Alessandro Corti
Questa volta gufi e cassandre c’entrano poco. La svolta annunciata da Renzi a colpi di hastag e slide non è poi così vicina. Dal fronte del lavoro torna ad arrivare un inesorabile bollettino di guerra. L’illusione di un’inversione di tendenza, sopratutto dopo il Jobs Act varato dal governo, è durata pochi mesi. Certo, a guardare il bicchiere mezzo pieno, come fa il premier, i risultati non sarebbero da buttare via. Anzi. Il tasso di disoccupazione è calato di un paio di punti, il numero di occupati è aumentato di qualche centinaia di migliaia di unità e perfino fra i giovani i senza lavoro sarebbero in calo.

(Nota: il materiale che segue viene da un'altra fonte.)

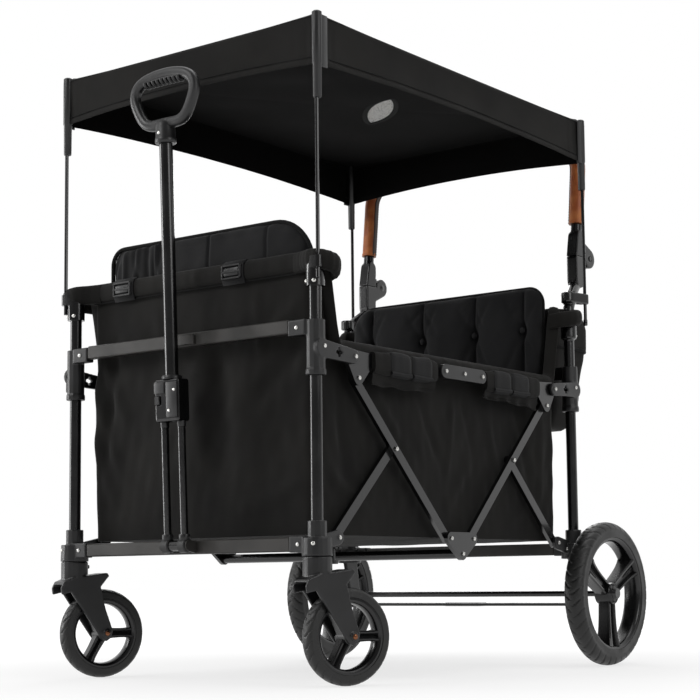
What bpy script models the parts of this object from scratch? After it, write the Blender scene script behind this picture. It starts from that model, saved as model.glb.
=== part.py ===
"""Folding two-seat wagon with a canopy, a pull handle and a fold-down push handle.

Metres, +Z up. The front, with the pull handle and the casters, faces -Y. Left and right are those
of a person who stands behind the wagon and pushes it, so left is +X. The origin lies on the floor
under the middle of the wagon's bounding box.

The wagon folds lengthwise. On each side a strut and a long brace make a scissor at both ends, the
top rails hinge up in the middle, and the collars that carry the rails slide up their posts.
"""

from math import atan2, cos, pi, radians, sin, sqrt, tau

import bmesh
import bpy
from mathutils import Matrix, Vector

# Fits
SEAT = 0.0003            # gap between pieces that touch
RUN = 0.0004             # gap between links that turn against each other

# The drawing is centred between the posts; the whole is then moved by this much
# so that the origin lies under the middle of its full length, pull grip to storage bag
MIDDLE_Y = 0.04965

# End frames
POST_X = 0.290           # half the distance between posts, side to side
POST_Y = 0.420           # half the distance between posts, front to rear
POST_R = 0.011
FOOT_Z = 0.215           # underside of the corner block
FOOT_TOP = 0.274         # top of the sleeve that holds the post
SLEEVE_R = 0.0165
FOOT_R = 0.026           # round base of a corner block
POST_SIDES = 12
BLOCK_H = 0.031
COLLAR_Z = 0.517
COLLAR_TOP = 0.611
COLLAR_TRAVEL = 0.0562   # how far the collars climb when the wagon folds
STOP_GAP = 0.0012
CAP_H = 0.055
BAR_H = 0.024            # cross bars, rectangular tube
BAR_D = 0.016
BAR_OUT = 0.008          # the bars stand this far outside the post line
UPPER_BAR_Z = 0.602
LOWER_BAR_Z = 0.235
BAR_END_X = 0.243
LUG_WALL = 0.0015        # how far a lug stands proud of its bar

# Side linkage, pivots at the front; the rear is its mirror image
LINK_X = 0.2735          # inner face of the innermost link
LINK_T = 0.008
LINK_R = 0.009           # half the height of a link
STRUT_FOOT_Y = 0.360     # distances from the middle of the wagon, then heights
STRUT_FOOT_Z = 0.247
MID_PIVOT_Y = 0.195
MID_PIVOT_Z = 0.406
BRACE_FOOT_Y = 0.037
BRACE_FOOT_Z = 0.250
BRACE_REACH = 0.1645     # from the middle pivot to the brace's upper end
RAIL_HINGE_Y = 0.332
RAIL_HINGE_Z = 0.556
RAIL_TIP = 0.061
PIVOT_R = 0.0035
HEAD_R = 0.0055
HEAD_T = 0.002
RAIL_PLATE_R = 0.014
CROSS_Z = 0.222
CROSS_R = 0.009
CONNECTOR_LEN = 0.075    # half its length
CONNECTOR_H = 0.013      # half its height
EAR_R = 0.013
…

Ma è davvero difficile giustificare l’ottimismo di Renzi dopo i dati diffusi ieri dall’Istat. Numeri inequivocabili. A luglio, infatti, pur in presenza di un lievissimo calo del tasso di disoccupazione, nell’Azienda Italia hanno lavorato 63mila persone in meno. E quattro giovani su dieci, nella fascia di età che va dai 19 ai 24 anni, sono condanni a restare a spasso. E’ vero che ci sono alcuni settori (e alcune fabbriche, come Mirafiori) che continuano ad assumere. Sono le classiche eccezioni che confermano la regola. E la regola è che se non c’è sviluppo, non c’è riforma che tenga: i posti di lavoro non si creano né per legge né per annunci.
Con un Paese che, nel secondo trimestre, è tornato alla crescita zero e che rischia di replicare la poco invidiabile performance anche nei sei mesi successivi, il tema del lavoro è destinato a diventare l’emergenza principale.
Dietro la perdita costante di posti di lavoro ci sono essenzialmente due cause: la caduta della produzione industriale dovuta al rallentamento del ciclo economico e la scarsa produttività delle nostre aziende. Un quadro che, unito alle incertezze politiche legate all’esito del referendum in autunno e alla stasi dei consumi interni, non favorisce la ripresa degli investimenti.
Per uscire dall’impasse e raggiungere la tanto auspicata svolta sul fronte del lavoro occorrerebbe una cura choc: una forte iniezione di investimenti e riforme coraggiose (anche nella contrattazione aziendale) in grado di rilanciare la competitività del nostro sistema manifatturiero.
I dati sulla disoccupazione, insomma, dovrebbero far suonare un campanello di allarme per il governo. Da questo punto di vista la prossima legge di stabilità può rappresentare un importante banco di prova. E, forse, una volta tanto, varrebbe davvero la pena di concentrare le poche risorse disponibili sul tavolo della crescita economica. Magari rimandando la partita della previdenza ad un momento più favorevole. Sarebbe un buon messaggio soprattutto per un’intera generazione di giovani che, in queste condizioni, rischia di saltare l’appuntamento con il mercato del lavoro e, con questo, anche quello della pensione.